WHAT YOU SHOULD DO: Your task is to output the data exactly as it stands.

------------------------------

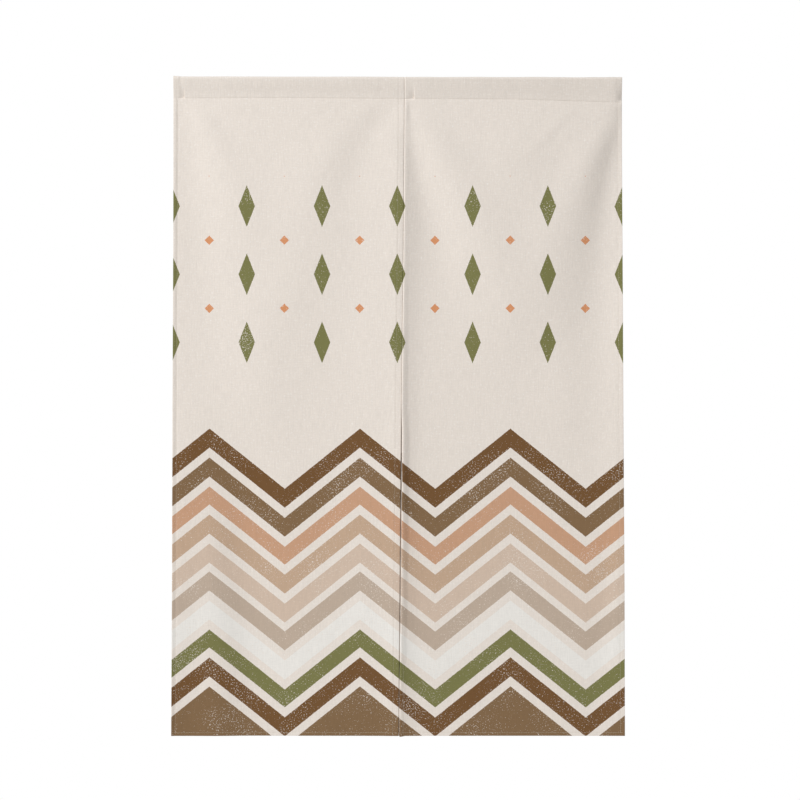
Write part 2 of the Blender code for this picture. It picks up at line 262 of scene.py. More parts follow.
# %% The main folds
FOLDS = make_table(
    ("name", "top", "full", "foot", "x", "width", "rise"),
    ("left corner ridge", 0.041, 0.085, 0.380, (-0.374, -0.295, -0.240), (0.014, 0.080), 0.0026),
    ("left corner hollow", 0.041, 0.180, 0.700, (-0.400, -0.355, -0.340), (0.030, 0.055), -0.0028),
    ("left top swell", 0.050, 0.200, 0.560, (-0.210, -0.210, -0.220), (0.110, 0.120), 0.0015),
    ("left swag", 0.040, 0.180, 0.450, (-0.070, -0.160, -0.165), (0.050, 0.070), 0.0024),
    ("left seam hollow", 0.040, 0.090, 0.280, (-0.015, -0.070, -0.100), (0.025, 0.060), -0.0024),
    ("left seam rise", 0.050, 0.350, 1.450, (-0.020, -0.030, -0.050), (0.040, 0.080), 0.0040),
    ("left middle ridge", 0.300, 0.430, 0.800, (-0.220, -0.240, -0.280), (0.065, 0.050), 0.0026),
    ("left foot trough", 0.520, 0.740, 1.600, (-0.290, -0.265, -0.255), (0.060, 0.080), -0.0040),
    ("left foot ridge", 0.700, 0.850, 1.600, (-0.350, -0.330, -0.350), (0.035, 0.055), 0.0048),
    ("left edge turn", 0.640, 0.800, 1.500, (-0.400, -0.415, -0.450), (0.040, 0.045), 0.0045),
    ("left foot hollow", 0.680, 0.800, 1.250, (-0.140, -0.140, -0.100), (0.060, 0.090), -0.0015),
    ("right seam hollow", 0.050, 0.150, 0.590, (0.000, 0.075, 0.110), (0.020, 0.060), -0.0036),
    ("right top swell", 0.040, 0.140, 0.500, (0.205, 0.215, 0.220), (0.070, 0.090), 0.0030),
    ("right swag", 0.040, 0.140, 0.560, (0.030, 0.160, 0.250), (0.030, 0.080), 0.0040),
    ("right small ridge", 0.050, 0.075, 0.170, (0.322, 0.265, 0.210), (0.014, 0.016), 0.0006),
    ("right corner ridge", 0.060, 0.160, 0.560, (0.400, 0.285, 0.240), (0.030, 0.075), 0.0030),
    ("right corner hollow", 0.048, 0.160, 0.640, (0.410, 0.370, 0.355), (0.025, 0.070), -0.0055),
    ("right corner crease", 0.048, 0.062, 0.420, (0.414, 0.378, 0.362), (0.012, 0.036), -0.0018),
    ("right edge ridge", 0.220, 0.500, 1.600, (0.440, 0.415, 0.440), (0.035, 0.040), 0.0040),
    ("right middle hollow", 0.300, 0.480, 0.620, (0.250, 0.270, 0.280), (0.050, 0.050), -0.0015),
    ("right middle ridge", 0.320, 0.410, 0.720, (0.265, 0.295, 0.310), (0.050, 0.025), 0.0015),
    ("right foot hollow", 0.780, 0.880, 1.250, (0.395, 0.370, 0.360), (0.015, 0.035), -0.0010),
)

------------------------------

TASK RESPONSE:
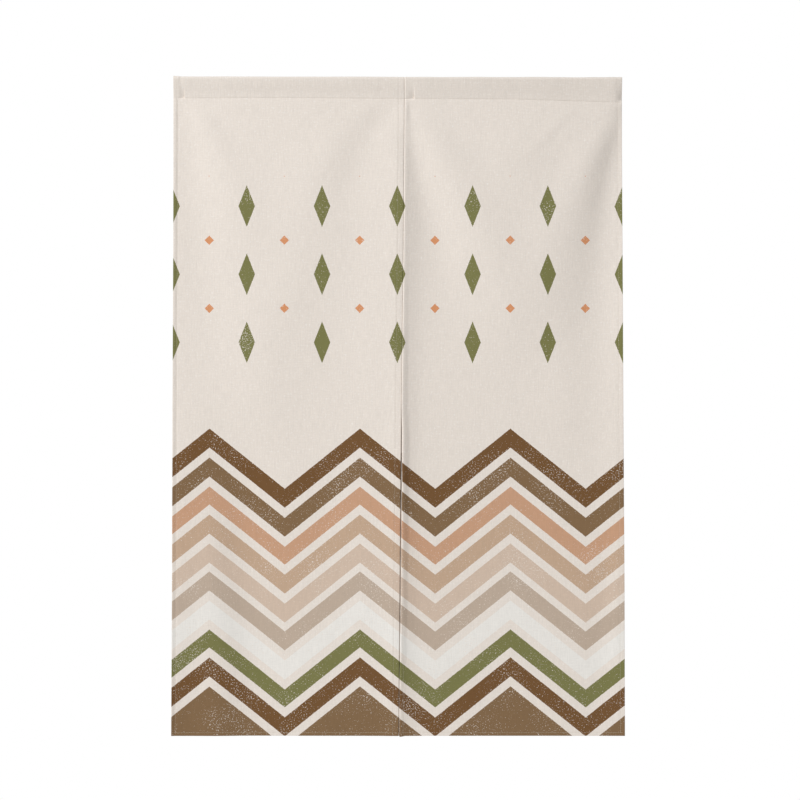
Write part 2 of the Blender code for this picture. It picks up at line 262 of scene.py. More parts follow.
# %% The main folds
FOLDS = make_table(
    ("name", "top", "full", "foot", "x", "width", "rise"),
    ("left corner ridge", 0.041, 0.085, 0.380, (-0.374, -0.295, -0.240), (0.014, 0.080), 0.0026),
    ("left corner hollow", 0.041, 0.180, 0.700, (-0.400, -0.355, -0.340), (0.030, 0.055), -0.0028),
    ("left top swell", 0.050, 0.200, 0.560, (-0.210, -0.210, -0.220), (0.110, 0.120), 0.0015),
    ("left swag", 0.040, 0.180, 0.450, (-0.070, -0.160, -0.165), (0.050, 0.070), 0.0024),
    ("left seam hollow", 0.040, 0.090, 0.280, (-0.015, -0.070, -0.100), (0.025, 0.060), -0.0024),
    ("left seam rise", 0.050, 0.350, 1.450, (-0.020, -0.030, -0.050), (0.040, 0.080), 0.0040),
    ("left middle ridge", 0.300, 0.430, 0.800, (-0.220, -0.240, -0.280), (0.065, 0.050), 0.0026),
    ("left foot trough", 0.520, 0.740, 1.600, (-0.290, -0.265, -0.255), (0.060, 0.080), -0.0040),
    ("left foot ridge", 0.700, 0.850, 1.600, (-0.350, -0.330, -0.350), (0.035, 0.055), 0.0048),
    ("left edge turn", 0.640, 0.800, 1.500, (-0.400, -0.415, -0.450), (0.040, 0.045), 0.0045),
    ("left foot hollow", 0.680, 0.800, 1.250, (-0.140, -0.140, -0.100), (0.060, 0.090), -0.0015),
    ("right seam hollow", 0.050, 0.150, 0.590, (0.000, 0.075, 0.110), (0.020, 0.060), -0.0036),
    ("right top swell", 0.040, 0.140, 0.500, (0.205, 0.215, 0.220), (0.070, 0.090), 0.0030),
    ("right swag", 0.040, 0.140, 0.560, (0.030, 0.160, 0.250), (0.030, 0.080), 0.0040),
    ("right small ridge", 0.050, 0.075, 0.170, (0.322, 0.265, 0.210), (0.014, 0.016), 0.0006),
    ("right corner ridge", 0.060, 0.160, 0.560, (0.400, 0.285, 0.240), (0.030, 0.075), 0.0030),
    ("right corner hollow", 0.048, 0.160, 0.640, (0.410, 0.370, 0.355), (0.025, 0.070), -0.0055),
    ("right corner crease", 0.048, 0.062, 0.420, (0.414, 0.378, 0.362), (0.012, 0.036), -0.0018),
    ("right edge ridge", 0.220, 0.500, 1.600, (0.440, 0.415, 0.440), (0.035, 0.040), 0.0040),
    ("right middle hollow", 0.300, 0.480, 0.620, (0.250, 0.270, 0.280), (0.050, 0.050), -0.0015),
    ("right middle ridge", 0.320, 0.410, 0.720, (0.265, 0.295, 0.310), (0.050, 0.025), 0.0015),
    ("right foot hollow", 0.780, 0.880, 1.250, (0.395, 0.370, 0.360), (0.015, 0.035), -0.0010),
)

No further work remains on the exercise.